There has been plenty of Fed commentary this week and while different members have varying opinions on when to expect lift-off; the data will clearly do the talking. All eyes will be on Fed Chair Janet Yellen today as she speaks on ‘The New Normal for Monetary Policy’. Fed Vice Chair Stanley Fischer also speaks separately in Frankfurt, but I doubt this speech will offer much more than his comments earlier in the week. Janet Yellen has been very balanced and controlled in her language recently and it’ll be interesting to see how market interprets her comments this time. We also receive revised Q4 GDP out of the US.
Mixed data from Japan
USD/JPY has also been interesting to watch, particularly on a day when we’ve had a raft of economic releases out of Japan. While the CPI reading was relatively in-line with expectations (remaining at zero after stripping out impact of sales tax hike), household spending and retail sales remain negative. The data wasn’t enough to cause any volatility for the yen and traders continued to focus on the yen weakening due to reduced safe haven demand. This allowed the Nikkei to rally on a day where several companies are trading ex-div. Around 120 points worth of dividends came out of the Nikkei today, but given how strong the performance in equities has been, I think most of that would have gone straight back into the market. As a result, buying dips in the Nikkei remains a compelling strategy.
ASX 200 bounces back
Apart from the greenback attempting to liven up again, the other key theme at the moment is watching the developments in Yemen and trying to position for the assets that are likely to move the most as a result of it. While oil rallied in Asia yesterday, it has been somewhat calm today and this has seen energy names give up some of their early gains.

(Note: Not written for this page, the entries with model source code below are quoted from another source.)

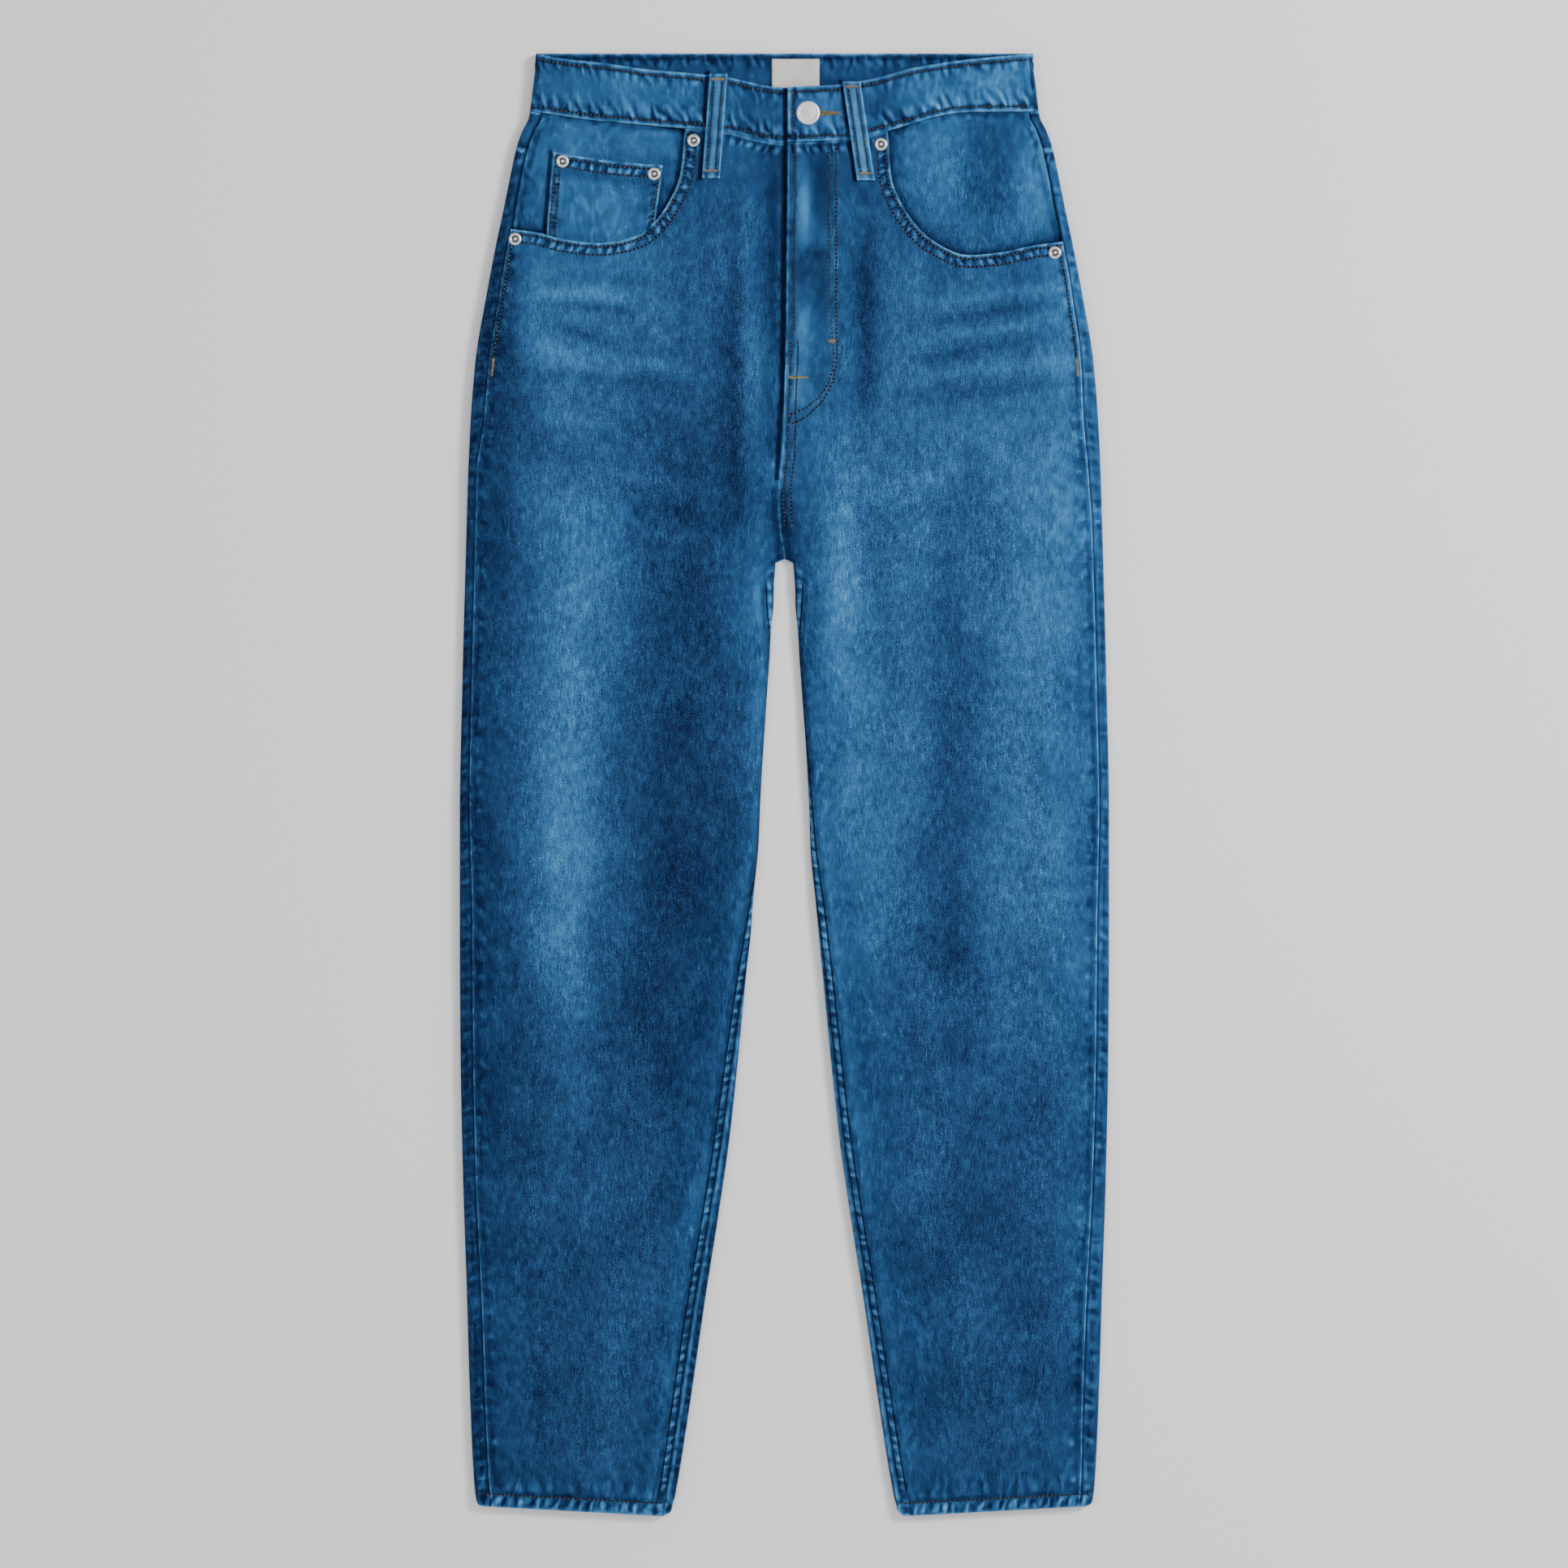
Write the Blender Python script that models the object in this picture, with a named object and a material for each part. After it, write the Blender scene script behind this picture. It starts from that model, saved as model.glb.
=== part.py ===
"""Mom jeans laid out flat, face up, at real size.

Metres, +Z up. The jeans lie on the plane z = 0 with the front facing up, the waist towards +Y and the
wearer's right leg towards -X. The origin is the middle of the footprint, on that plane.

Sizes are in millimetres until a mesh is made. A place on the garment is given by its drop, which is the
distance below the back waist edge, and by its run across the leg. Each leg is a flattened tube: a section at
one drop goes over the top from the outer fold to the inner fold and back underneath, and the panels are
stretches of that section with a seam gap between them.
"""

import bisect
import math

import bmesh
import bpy

MM = 0.001

# Driving sizes of the garment
LENGTH = 1050.0
CLOTH = 1.2
WAISTBAND_CLOTH = 2.2
COIN_CLOTH = 1.0
LABEL_CLOTH = 0.7
LOOP_CLOTH = 1.4
SEAM_GAP = 0.3
LAYER_GAP = 0.3
CROTCH_DROP = 363.0
HEM_OUTER_DROP = 1042.5
HEM_FOLD = 10.0
HEM_RISE = 0.6
FLY_END_DROP = 248.0
UNDERLAP = 22.0
UNDER_LIFT = 1.5
WAISTBAND_HEIGHT = 42.0
SIDES = {"right": -1, "left": 1}

# Half widths of the outline, by drop
OUTER_EDGE = (
    (0, 177.0), (20, 180.0), (46, 183.5), (56, 188.3), (67, 192.2), (90, 197.2), (114, 202.1), (137, 207.0),
    (172, 213.7), (224, 222.2), (282, 226.3), (370, 229.2), (457, 231.5), (545, 233.2), (632, 233.2),
    (719, 232.7), (807, 230.9), (894, 228.0), (952, 226.3), (1010, 223.9), (1036, 222.0), (1050, 219.5),
)
INNER_EDGE = (
    (363, 6.0), (380, 7.4), (400, 8.6), (464, 13.2), (522, 16.8), (574, 19.4), (603, 21.9), (661, 27.4),
    (719, 33.0), (778, 39.3), (836, 47.7), (894, 56.8), (952, 65.2), (1010, 74.0), (1050, 81.0),
)

# Height of the middle of the cloth, by drop: the upper layer, and the under layer that rests on the ground
UPPER_LEVEL = ((0, 6.4), (300, 6.4), (420, 5.0), (1050, 5.0))
UNDER_LEVEL = ((0, 2.1), (300, 2.1), (345, 0.6), (1050, 0.6))
WAISTBAND_UPPER = 6.6
WAISTBAND_UNDER = 2.6

# Side seam: how far it lies in from the outline on the upper side, by drop
SIDE_SEAM_INSET = {
    "right": ((40, 9.0), (90, 7.5), (137, 8.7), (224, 10.0), (262, 9.8), (300, 6.2), (354, 6.7), (540, 7.2),
              (630, 9.3), (780, 9.3), (950, 11.0), (1050, 11.0)),
    "left": ((40, 7.0), (90, 6.8), (137, 7.0), (224, 9.3), (262, 10.6), (300, 9.0), (354, 7.4), (540, 7.2),
             (630, 8.7), (780, 9.3), (950, 11.6), (1050, 9.4)),
}
# Inner leg seam: how far past the inner fold it lies, plus on the upper side and minus underneath
INSEAM_TURN = {
    "right": ((363, 0.0), (374, -0.3), (440, -7.0), (540, -8.0), (614, -4.0), (681, 0.5), (770, 3.9),
              (860, 5.2), (952, 6.2), (1050, 5.2)),
    "left": ((363, 0.0), (374, -0.3), (440, -6.5), (545, -4.0), (640, 0.0), (780, 1.6), (952, 2.8),
             (1050, 3.3)),
}
# Centre front line and the reach of the right front under the fly, by drop
CENTRE_FRONT = (
    (0, 2.4), (66, 2.4), (183, 1.5), (221, 0.9), (253, -0.5), (285, -1.1), (303, -3.0), (318, -4.0),
    (340, -3.0), (363, 0.0), (1050, 0.0),
)
# Front waist edge and waist seam, as drop by distance from the centre
WAIST_EDGE = {
    "right": ((-30, 26.0), (0, 25.0), (13, 23.9), (26, 21.0), (40, 18.0), (70, 14.6), (96, 12.4), (130, 7.6),
              (159, 4.4), (177, 1.0)),
    "left": ((0, 25.0), (36, 23.3), (55, 20.4), (66, 18.4), (90, 11.6), (117, 7.0), (143, 3.8), (177, 1.0)),
}
WAIST_SEAM = {
    "right": ((-30, 62.6), (-13, 63.2), (-3, 63.8), (4, 64.6), (17, 62.3), (40, 56.8), (56, 55.0),
              (83, 53.2), (110, 50.7), (137, 48.3), (160, 45.0), (174, 42.0), (190, 42.0)),
    "left": ((-5, 64.0), (3, 64.0), (42, 62.6), (62, 58.6), (77, 55.0), (96, 49.2), (117, 43.7), (143, 42.0),
             (174, 42.0), (190, 42.0)),
}
# Curved mouth of each front pocket, side seam to waist seam, as distance from the centre and drop
POCKET_MOUTH = {
    "right": ((198, 126.5), (177, 129.0), (159, 133.8), (133, 136.6), (106, 131.4), (84, 109.0), (74, 84.0),
              (71.5, 54.5)),
    "left": ((199, 135.5), (177, 138.6), (157, 142.9), (132, 145.2), (106, 134.5), (85, 110.0), (76, 86.0),
             (74.3, 56.3)),
}
# Lower edge of the pocket facing, hidden under the front, as drop by distance from the centre
FACING_FOOT = {
    "right": ((57, 100), (65, 118), (80, 134), (100, 146), (140, 151), (180, 146), (200, 142)),
    "left": ((57, 104), (65, 122), (80, 140), (100, 153), (140, 160), (180, 154), (200, 151)),
}
# Places across the front where the waistband has a section, as distance from the centre
BAND_OUTS = {
    "right": (-26, -13, -2, 4, 10, 18, 26, 37, 48, 61, 75, 90, 105, 120, 135, 148, 160),
    "left": (2.4, 10, 18, 27, 34, 41, 48, 62, 71, 80, 92, 105, 120, 135, 148, 160),
}
WAIST_SIDE = 180.0
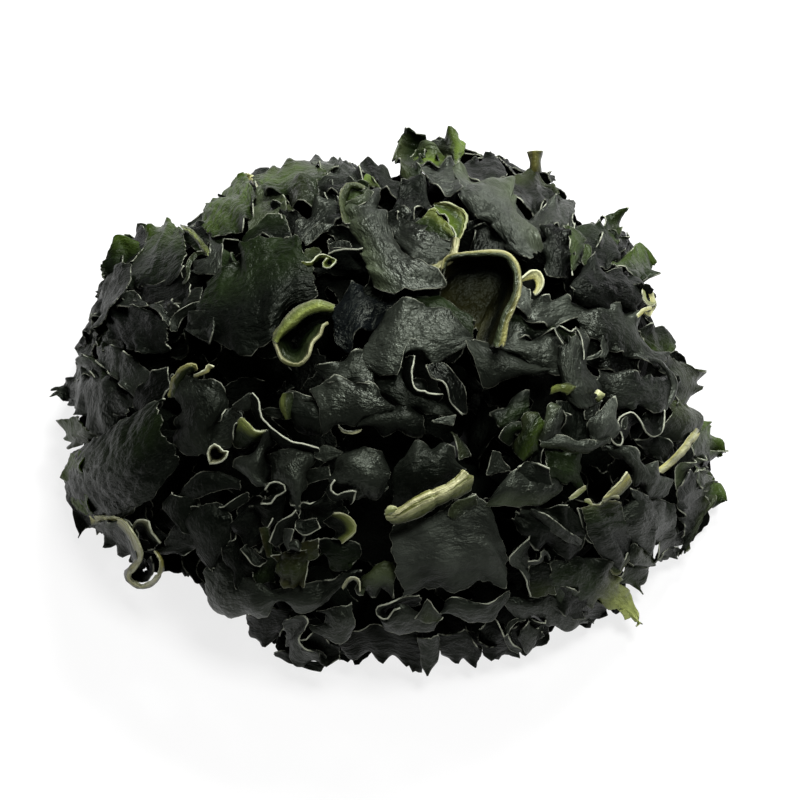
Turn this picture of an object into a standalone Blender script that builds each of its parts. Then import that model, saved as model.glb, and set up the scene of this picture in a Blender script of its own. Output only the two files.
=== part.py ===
"""A heap of dried wakame: a lumpy core with the torn, curled leaves that show fused onto it.

Metres, +Z up.  The origin is the middle of the flat base, and the front of the heap faces -Y.
"""
import math

import bmesh
import bpy
import numpy as np
from mathutils import Matrix

MM = 0.001

# The mound that the leaves lie on, in mm: half its length, half its depth, and its height.
MOUND = np.array([77.0, 69.0, 63.0])
SHOULDER = 2.2              # above 2, the flanks stand steeper and the crown is flatter

# The core under the leaves
CORE_SHARE = 0.93           # of the mound
CORE_SIDES, CORE_RINGS = 44, 20
LUMP_HEIGHT = 0.5           # mm, of each of the waves whose sum makes the lumps
LUMP_WAVES = 9
LUMP_TURNS = 15.0           # radians of wave for each radius of the mound

# A leaf
LEAF_THICKNESS = 0.7        # mm
CELL = 6.0                  # mm, the aim for one cell of its grid
FEWEST_CELLS, MOST_LONG, MOST_WIDE = 2, 9, 4
LINE_POINTS = 21            # that a drawn line is read at
FLOOR_GAP = 0.6             # mm, how far a leaf stays above the base
ROOTED_POINTS = 3           # a leaf is lowered until this many of its points are this deep in the core
ROOTED_DEPTH = 0.045        # a share of the core's size
ROOT_REACH = 2.2            # times that depth, for a border that has to go on down into the core
LOWERING = 0.4              # mm a step
FRILL_TURNS = 2.4 * math.pi # radians that the border's wave turns in half a leaf's length

# The leaves are placed as they are seen from a viewpoint in front of the heap and above it.
VIEW_TILT = math.radians(50)
VIEW_DISTANCE = 460.0       # mm
VIEW_CENTRE = (2.4, 7.3)    # mm across and up
RIGHT = np.array([1.0, 0.0, 0.0])
UPWARD = np.array([0.0, math.sin(VIEW_TILT), math.cos(VIEW_TILT)])
TOWARD = np.array([0.0, -math.cos(VIEW_TILT), math.sin(VIEW_TILT)])
VIEWPOINT = VIEW_CENTRE[0] * RIGHT + VIEW_CENTRE[1] * UPWARD + VIEW_DISTANCE * TOWARD

# How the leaves on the back and the low flanks are spread
SPREAD_COUNT = 80
GOLDEN_ANGLE = math.radians(137.508)
SPREAD_LENGTH = (20.0, 31.0)
SPREAD_SLENDERNESS = (0.5, 0.8)
SPREAD_LEAN = 27.0          # degrees
SPREAD_SINK = (-2.5, 1.0)   # mm
SPREAD_CELL = 8.0           # mm
FRONT_COVER = 0.0           # a spread leaf is left out where the mound faces the viewpoint more than this
LOW_FLANK = 0.12            # but not below this share of the height

# Bends in degrees of a spread leaf, along it (bend, snake, twist) and across it (cup, fold), and how far
# its border waves in and out, in mm.
FORMS = [
    dict(bend=28, cup=22, fold=16, frill=1.0, twist=8),
    dict(bend=18, cup=15, fold=38, frill=0.8),
    dict(bend=38, cup=28, fold=12, frill=0.9, snake=8),
    dict(bend=50, cup=55, fold=8, frill=0.5, twist=18),
]

# Outlines: how round the corners are, and how torn the border is.
SPREAD_OUTLINE = dict(corner=0.7, torn=1.0)
DRAWN_OUTLINE = dict(corner=0.15, torn=0.4)

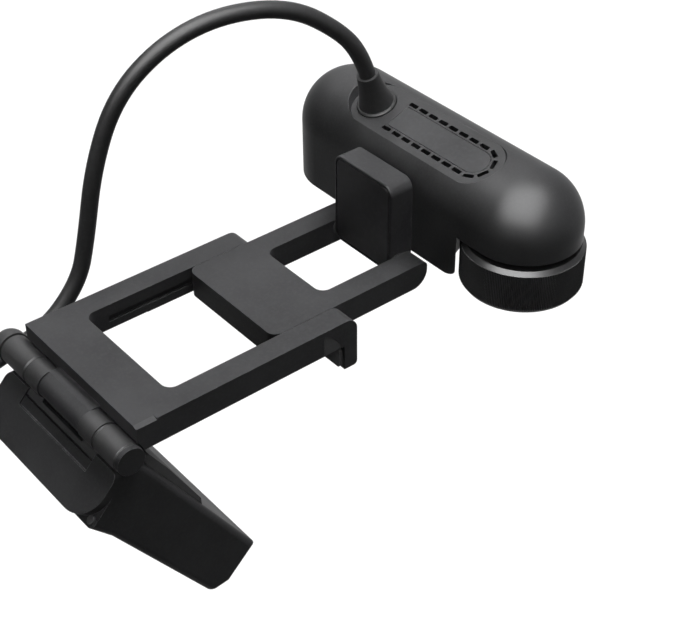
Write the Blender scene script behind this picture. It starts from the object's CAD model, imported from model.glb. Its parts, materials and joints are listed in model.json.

The ASX 200 has been among the leaders around the region today as we recover some of the sharp drop experienced towards the close of Thursday’s trade. Needless to say the move was an equity options expiry related exaggeration. It’s almost as if normal service has resumed for the local market with good demand for the yield plays. Some of the healthcare names are also coming back to life and I feel this is in anticipation of renewed USD strength.
Firmer open for Europe
Ahead of the European open, we are calling the major bourses firmer. There isn’t much on the European calendar today but there has been talk Greece will be releasing some reform measures by Monday. Should we see EUR/USD resume its downtrend then I feel equities will respond positively to this. The DAX in particular has had a strong correlation to the currency lately and would be the biggest beneficiary of renewed euro weakness.